I hope you're ready....I've been waiting almost 4 months for this post...
I woke up at around 7am Saturday morning after a good restful nights sleep. I look over at my wife and smile.
She does not smile back. The sporadic cramping she was having late Friday had continued through the night, limiting her ability to get any quality sleep.
So she made me pancakes. It's what she does.
At about 9am, she decides to start calling these cramps 'contractions', and we start logging what time it is when each starts. They seem pretty regular at that time, 10-11 minutes apart.
I look at my list of things I still thought I had a week to do. It was a good list. Off I went to finish off all those little nursery things I had been putting off....
Just after lunch the contractions were 7 minutes apart. I was put on notice, get my stuff done, cause we'll be at the Hospital tonight.
I finish hanging a Bambi picture and go post on 2+2.
Just after 3pm, she thinks her water broke. She felt a light trickle down her leg. She calls her doc and is told to head on in to the Hospital, doc will meet us there.
Contractions are 5 minutes apart. I post an update here, and start packing the car.
We're in the car no more than 30 seconds when her water really breaks, and by 'breaks' I mean 'gushes'. She freaks out. I turn the car around and go back home so she can change her now soaked clothes. Good thing she brought a towel to sit on.
Get to the hospital somewhere around 4pm, in birhing room somewhere around 5 or 5:30. She's starting to get some really painful ones now, so our focus is getting her some drugs. They can't do an epidural until her doc examines her, but doc hasn't arrived yet. This is bad, and unfortunately, a precursor of things to come. I really don't like seeing my wife in pain and having no ability to ease it. It is hard on both of us.
Doc arrives, examines, OKs, and in come the anesthesia guys. Wife has started crying during some of the contractions, I do my best to console her and insist it will all be better soon. The needle goes in her back, everyone agrees it's in a good spot, and in go the drugs. They say it could take 10-15 minutes to kick in.
So for the next 15 minutes, we wait through 3 or 4 increasingly powerful contractions, just waiting for the pain to ease up. Wife's contractions are now 2 minutes apart and over 1 minute long.
It doesn't. The epidural isn't working.

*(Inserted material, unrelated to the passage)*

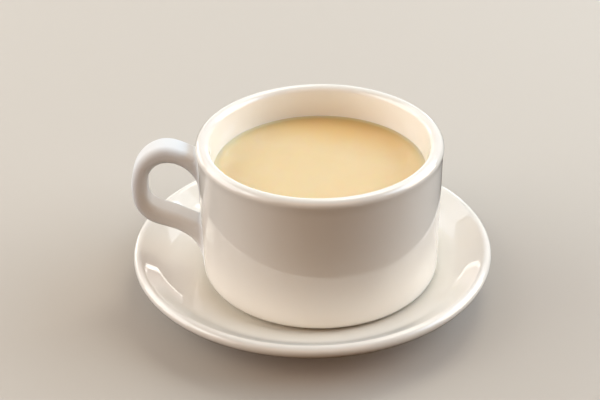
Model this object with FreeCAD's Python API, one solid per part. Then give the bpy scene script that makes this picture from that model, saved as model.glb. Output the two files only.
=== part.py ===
"""A thick-walled porcelain cup of milk tea standing on its saucer.

Three solids: the saucer, the cup with its loop handle in one piece, and the tea that fills the cup
to just under its rim. Everything round is one half section turned about an upright axis. The handle
is its own side outline given the strap's width, with its four long edges rounded.

Units are millimetres and +Z is up. The origin is on the table under the middle of the saucer. The
cup stands a little off the saucer's middle, and its handle points along -X.
"""

import FreeCAD, Part
import math
import os

os.makedirs("parts", exist_ok=True)

Vector = FreeCAD.Vector
UP = Vector(0, 0, 1)

# Saucer
SAUCER_RADIUS = 71.3
SAUCER_EDGE_RADIUS = 2.3
SAUCER_EDGE_HEIGHT = 16.45
WELL_HEIGHT = 7.5
WELL_THICKNESS = 4.2
WELL_BEND_RADIUS = 25.0
FLANK_SLOPE = math.radians(19.5)
TURN_UP_RADIUS = 59.5
TURN_UP_BEND_RADIUS = 30.0
EDGE_SLOPE = math.radians(32)
UNDERSIDE_SLOPE = math.radians(22)
SAUCER_FOOT_OUTER = 43.0
SAUCER_FOOT_INNER = 38.5
FOOT_BLEND_RADIUS = 4.0
FOOT_EDGE_RADIUS = 1.2

# Cup, with heights counted from the bottom of its foot ring
CUP_CENTRE = Vector(3.2, -1.2, WELL_HEIGHT)
CUP_RIM_RADIUS = 47.5
LIP_RADIUS = 2.6
LIP_HEIGHT = 56.5
WALL_TOP_RADIUS = 47.2
WALL_BOTTOM_RADIUS = 46.7
WALL_CORNER_RADIUS = 4.0
CUP_FOOT_HEIGHT = 1.6
CUP_FOOT_OUTER = 34.0
CUP_FOOT_INNER = 30.0
CUP_FLOOR_HEIGHT = 7.5
INSIDE_BOTTOM_RADIUS = 37.5
INSIDE_CORNER_RADIUS = 14.0

# Tea
TEA_LEVEL = 45.9
TEA_RADIUS = 40.9

# Handle
STRAP_HALF_WIDTH = 5.75
STRAP_EDGE_RADIUS = 2.9
ROOT_FILLET_RADIUS = 1.5
# Side outline of the handle: distance out from the cup's axis, and height above the cup's foot. Both
# lines start inside the wall under the lip, go round the loop and end inside the wall near the foot.
# The outer one is the outside of the loop, the inner one is the edge of the finger hole. The strap
# spreads downwards at both of its roots.
OUTER_OUTLINE = [
    (44.6, 52.4), (50.5, 55.5), (58.8, 58.1), (65.2, 56.1), (70.8, 49.7), (72.9, 39.9),
    (71.6, 31.2), (66.6, 25.3), (59.3, 22.3), (54.0, 19.7), (49.6, 15.2), (47.0, 10.0), (44.6, 6.5),
]
INNER_OUTLINE = [
    (44.6, 39.2), (47.0, 42.2), (48.6, 44.8), (52.8, 49.3), (58.2, 51.2), (62.8, 49.8),
    (65.6, 46.1), (66.7, 39.9), (66.0, 34.0), (62.4, 30.9), (56.8, 28.7), (51.7, 26.1), (44.6, 22.6),
]
TOLERANCE = 0.01


def section_point(radius, height):
    """A point of a half section, in the plane of the X and Z axes."""
    return Vector(radius, 0, height)


def turned(edges, centre):
    """The solid swept by a closed half section about an upright axis through centre."""
    face = Part.Face(Part.Wire(Part.__sortEdges__(edges)))
    solid = face.revolve(Vector(0, 0, 0), UP, 360)
    solid.translate(centre)
    return solid


def section_path(corners):
    """The edges through corners given as (radius, height, rounding).

    A corner with a rounding is replaced by the arc of that radius that touches both its edges.
    """
    points = [section_point(radius, height) for radius, height, rounding in corners]
    edges = []
    start = points[0]
    for index in range(1, len(points) - 1):
        corner = points[index]
        rounding = corners[index][2]
        if rounding == 0:
            edges.append(Part.makeLine(start, corner))
            start = corner
            continue
        to_before = (points[index - 1] - corner).normalize()
        to_after = (points[index + 1] - corner).normalize()
        half_angle = to_before.getAngle(to_after) / 2
        setback = rounding / math.tan(half_angle)
        enter = corner + to_before * setback
        leave = corner + to_after * setback
        inwards = (to_before + to_after).normalize()
        middle = corner + inwards * (rounding / math.sin(half_angle) - rounding)
        edges.append(Part.makeLine(start, enter))
        edges.append(Part.Arc(enter, middle, leave).toShape())
        start = leave
    edges.append(Part.makeLine(start, points[-1]))
    return edges


def on_round_edge(centre_radius, centre_height, radius, angle):
    """The (radius, height) of a point on a rounded edge, at an angle about the edge's centre."""
    return centre_radius + radius * math.cos(angle), centre_height + radius * math.sin(angle)


def round_edge(centre_radius, centre_height, radius, start_angle, end_angle):
    """The section of a rounded edge, from start_angle to end_angle about its centre."""
    angles = (start_angle, (start_angle + end_angle) / 2, end_angle)
    points = [on_round_edge(centre_radius, centre_height, radius, angle) for angle in angles]
    return Part.Arc(*[section_point(*point) for point in points]).toShape()


def axis_line(low, high):
    """The piece of the turning axis that closes a half section."""
    return Part.makeLine(section_point(0, low), section_point(0, high))


def make_saucer():
    """A saucer with a flat well, a flank that turns up, and a thick rounded edge, on a foot ring."""
    edge_circle = (SAUCER_RADIUS - SAUCER_EDGE_RADIUS, SAUCER_EDGE_HEIGHT, SAUCER_EDGE_RADIUS)
    top_angle = EDGE_SLOPE + math.pi / 2
    under_angle = UNDERSIDE_SLOPE - math.pi / 2
    top_radius, top_height = on_round_edge(*edge_circle, top_angle)
    under_radius, under_height = on_round_edge(*edge_circle, under_angle)
    turn_up_height = top_height - (top_radius - TURN_UP_RADIUS) * math.tan(EDGE_SLOPE)
    flank_start = TURN_UP_RADIUS - (turn_up_height - WELL_HEIGHT) / math.tan(FLANK_SLOPE)
    foot_top = under_height - (under_radius - SAUCER_FOOT_OUTER) * math.tan(UNDERSIDE_SLOPE)
    well_underside = WELL_HEIGHT - WELL_THICKNESS
    upper_side = section_path(
        [
            (0, WELL_HEIGHT, 0),
            (flank_start, WELL_HEIGHT, WELL_BEND_RADIUS),
            (TURN_UP_RADIUS, turn_up_height, TURN_UP_BEND_RADIUS),
            (top_radius, top_height, 0),
        ]
    )
    under_side = section_path(
        [
            (under_radius, under_height, 0),
            (SAUCER_FOOT_OUTER, foot_top, FOOT_BLEND_RADIUS),
            (SAUCER_FOOT_OUTER, 0, FOOT_EDGE_RADIUS),
            (SAUCER_FOOT_INNER, 0, FOOT_EDGE_RADIUS),
            (SAUCER_FOOT_INNER, well_underside, FOOT_EDGE_RADIUS),
            (0, well_underside, 0),
        ]
    )
    edge = round_edge(*edge_circle, top_angle, under_angle)
    axis = axis_line(well_underside, WELL_HEIGHT)
    return turned([axis, edge] + upper_side + under_side, Vector(0, 0, 0))


def inside_wall(above_tea=()):
    """The cup's inside, from the middle of its floor up to the tea's level and any corners above."""
    corners = [
        (0, CUP_FLOOR_HEIGHT, 0),
        (INSIDE_BOTTOM_RADIUS, CUP_FLOOR_HEIGHT, INSIDE_CORNER_RADIUS),
        (TEA_RADIUS, TEA_LEVEL, 0),
    ]
    return section_path(corners + list(above_tea))


def make_body():
    """The cup without its handle: a rounded lip, a nearly upright outside and a low foot ring."""
    lip_circle = (CUP_RIM_RADIUS - LIP_RADIUS, LIP_HEIGHT, LIP_RADIUS)
    outwards = lip_circle[0] - TEA_RADIUS
    upwards = LIP_HEIGHT - TEA_LEVEL
    inside_lean = math.atan2(outwards, upwards) - math.asin(LIP_RADIUS / math.hypot(outwards, upwards))
    inner_angle = math.pi - inside_lean
    outer_angle = -math.acos((WALL_TOP_RADIUS - lip_circle[0]) / LIP_RADIUS)
    inner_touch = on_round_edge(*lip_circle, inner_angle)
    outer_touch = on_round_edge(*lip_circle, outer_angle)
    outside = section_path(
        [
            (*outer_touch, 0),
            (WALL_BOTTOM_RADIUS, CUP_FOOT_HEIGHT, WALL_CORNER_RADIUS),
            (CUP_FOOT_OUTER, CUP_FOOT_HEIGHT, 0),
            (CUP_FOOT_OUTER, 0, 0),
            (CUP_FOOT_INNER, 0, 0),
            (CUP_FOOT_INNER, CUP_FOOT_HEIGHT, 0),
            (0, CUP_FOOT_HEIGHT, 0),
        ]
    )
    lip = round_edge(*lip_circle, inner_angle, outer_angle)
    axis = axis_line(CUP_FOOT_HEIGHT, CUP_FLOOR_HEIGHT)
    return turned([axis, lip] + inside_wall([(*inner_touch, 0)]) + outside, CUP_CENTRE)


def outline_edge(points):
    """One smooth line of the handle's side outline, on the near side of the strap."""
    spline = Part.BSplineCurve()
    spline.interpolate([Vector(-out, -STRAP_HALF_WIDTH, height) for out, height in points])
    return spline.toShape()


def runs_along_strap(edge):
    """True for the strap's four long edges, which lie in its two flat sides."""
    box = edge.BoundBox
    in_a_side = box.YLength < TOLERANCE and abs(abs(box.YMin) - STRAP_HALF_WIDTH) < TOLERANCE
    return in_a_side and not isinstance(edge.Curve, Part.Line)


def make_handle():
    """The strap handle, whose two roots reach into the cup's wall."""
    outer = outline_edge(OUTER_OUTLINE)
    inner = outline_edge(INNER_OUTLINE)
    upper_root = Part.makeLine(outer.firstVertex().Point, inner.firstVertex().Point)
    lower_root = Part.makeLine(outer.lastVertex().Point, inner.lastVertex().Point)
    side = Part.Face(Part.Wire(Part.__sortEdges__([outer, lower_root, inner, upper_root])))
    strap = side.extrude(Vector(0, 2 * STRAP_HALF_WIDTH, 0))
    strap = strap.makeFillet(STRAP_EDGE_RADIUS, [e for e in strap.Edges if runs_along_strap(e)])
    strap.translate(CUP_CENTRE)
    return strap


def joins_strap_to_wall(edge):
    """True for an edge that lies on the cup's outer wall, where the strap meets it."""
    ends = [vertex.Point - CUP_CENTRE for vertex in edge.Vertexes]
    on_wall = all(
        WALL_BOTTOM_RADIUS - TOLERANCE < math.hypot(end.x, end.y) < WALL_TOP_RADIUS + TOLERANCE
        and abs(end.y) < STRAP_HALF_WIDTH + TOLERANCE
        for end in ends
    )
    return on_wall and all(end.x < 0 and CUP_FOOT_HEIGHT < end.z < LIP_HEIGHT for end in ends)


def make_cup():
    """The body and its handle as one solid, with a small fillet all round the strap's roots."""
    cup = make_body().fuse(make_handle()).removeSplitter()
    root_edges = [edge for edge in cup.Edges if joins_strap_to_wall(edge)]
    return cup.makeFillet(ROOT_FILLET_RADIUS, root_edges).Solids[0]


def make_tea():
    """The tea: all the room inside the cup, up to its level surface."""
    surface = Part.makeLine(section_point(TEA_RADIUS, TEA_LEVEL), section_point(0, TEA_LEVEL))
    return turned(inside_wall() + [surface, axis_line(CUP_FLOOR_HEIGHT, TEA_LEVEL)], CUP_CENTRE)


PIECES = {"saucer": make_saucer(), "cup": make_cup(), "tea": make_tea()}
for name, solid in PIECES.items():
    solid.exportStep(f"parts/{name}.step")
    box = solid.optimalBoundingBox()
    print(
        f"{name}: {solid.ShapeType}, valid {solid.isValid()}, {solid.Volume / 1000:.1f} cm3, "
        f"x {box.XMin:.2f} to {box.XMax:.2f}, y {box.YMin:.2f} to {box.YMax:.2f}, "
        f"z {box.ZMin:.2f} to {box.ZMax:.2f}"
    )
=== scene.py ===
# %% [markdown]
# # A cup of milky tea on its saucer
#
# A plain porcelain tea cup, filled to a little below its rim, stands on a saucer with a raised edge.
# Three pieces show: the saucer, the cup with its handle, and the tea. The measured model is the
# fixed frame. This lesson builds each piece's finished surface in that frame and gives it its glaze.

# %% Load the frame
import math

import bmesh
import bpy
import numpy as np
from mathutils import Matrix, Vector
from mathutils.kdtree import KDTree


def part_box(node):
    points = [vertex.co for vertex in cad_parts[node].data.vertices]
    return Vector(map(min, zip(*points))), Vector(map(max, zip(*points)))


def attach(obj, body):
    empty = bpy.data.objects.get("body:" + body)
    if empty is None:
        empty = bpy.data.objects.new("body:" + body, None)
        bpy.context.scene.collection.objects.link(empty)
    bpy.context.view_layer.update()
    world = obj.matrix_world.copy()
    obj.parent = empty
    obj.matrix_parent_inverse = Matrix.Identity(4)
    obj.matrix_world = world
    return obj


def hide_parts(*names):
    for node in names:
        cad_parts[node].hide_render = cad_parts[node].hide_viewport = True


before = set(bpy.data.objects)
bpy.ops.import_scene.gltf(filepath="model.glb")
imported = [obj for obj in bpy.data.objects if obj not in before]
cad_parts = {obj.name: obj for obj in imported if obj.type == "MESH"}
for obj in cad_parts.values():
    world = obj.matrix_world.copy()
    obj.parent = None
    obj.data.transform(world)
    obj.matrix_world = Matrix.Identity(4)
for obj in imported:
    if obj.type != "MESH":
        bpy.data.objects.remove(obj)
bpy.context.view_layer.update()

MM = 0.001
scene = bpy.context.scene
for node in ("saucer", "cup", "tea"):
    low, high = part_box(node)
    corners = [[round(value / MM, 2) for value in corner] for corner in (low, high)]
    print(node, "from", corners[0], "to", corners[1], "mm")

# %% [markdown]
# ## Where the pieces stand
#
# The tea fills the cup, so the middle of its box is the cup's own upright axis, and its top is the
# level. The cup stands on the saucer's well, a little off the middle. Radii and heights below are
# in millimetres; the cup's heights count from the bottom of its foot ring.

# %% Axes and levels
saucer_low, saucer_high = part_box("saucer")
cup_low, cup_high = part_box("cup")
tea_low, tea_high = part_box("tea")
SAUCER_AXIS = Vector((0, 0, 0))
CUP_AXIS = Vector(((tea_low.x + tea_high.x) / 2, (tea_low.y + tea_high.y) / 2, cup_low.z))
SAUCER_RADIUS = min(-saucer_low.x, saucer_high.x) / MM
TEA_LEVEL = (tea_high.z - cup_low.z) / MM
print("cup axis", [round(value / MM, 2) for value in CUP_AXIS], "saucer radius", round(SAUCER_RADIUS, 2))
print("tea level", round(TEA_LEVEL, 2), "mm above the cup's foot")

# %% [markdown]
# ## The camera
#
# The camera looks down at the cup from the front at about 31 degrees, from a little over half a
# metre away, with a short telephoto lens. It is set first, so that every later step can be seen.

# %% Camera
CAMERA_PLACE = Vector((-0.00457, -0.46876, 0.32569))
CAMERA_PITCH = math.radians(31.52)
CAMERA_ROLL = math.radians(-0.88)

camera_data = bpy.data.cameras.new("Camera")
camera_data.lens = 84
camera_data.sensor_width = 36
camera = bpy.data.objects.new("Camera", camera_data)
camera.matrix_world = (
    Matrix.Translation(CAMERA_PLACE)
    @ Matrix.Rotation(math.pi / 2 - CAMERA_PITCH, 4, "X")
    @ Matrix.Rotation(CAMERA_ROLL, 4, "Z")
)
scene.collection.objects.link(camera)
scene.camera = camera
print("camera", round((CAMERA_PLACE - CUP_AXIS).length, 3), "m from the cup's foot")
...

When asked to rate this pain on a 1-10 scale, wife calls it a 9.
TO add some reference to that comment, I'll point out that my wife has passed gallstones before. She called gallstones a 7 compared to where she was at that moment.
So another span of agony while they pull out the catheter and try to put it in another spot. This one seems to take, and my wife starts to be relieved. I think this is a good time for me to grab some food from the hospital caf. Her mom and sister come in and relieve me.
3 piece chicken tenders with BBQ sauce and a large cup of coffee. I'm heading back up within 30 minutes.
When I walked back in, the look on wife's face crushed me, she was in hysterical pain. Epidural #2 wasn't working. The hospital's Head of Anesthesiology (HoA) was on his way over from another area. Another 20 or so minutes of my wife begging for relief. There was nothing we could do. I have never seen someone in so much pain.
HoA arrived and was going to try a 3rd, but also offered a spinal somethin-or-other which would eliminate all sensation below the waist for about 90 minutes. I told him to get option #2 in gear as fast as he could move. He moved fast. SHe was pain free within 2 contractions. HoA is now on our Christmas Card List. Wife relaxes. Must have been around 8pm now.
At 9:30, they are expectig the drug to start wearing off, so HoA does a 3rd epidural. He uses a different spot and earns his money by getting it on the first try. Wife still pain free.
At 10:20 wife's body decides it's time to start pushing.
At 10:42 on January 27th, 2007, we catch the first glimpse of our baby girl. It as only a nickel sized piece of her gray, hairy head, but it was absolutely amazing.
Leah finally made her way out six minutes after midnight. She is the most beautiful thing I have ever seen. I cannot believe just how much she means to me.
Yes, I have a large melon, and thankfully she's got her mother's nose.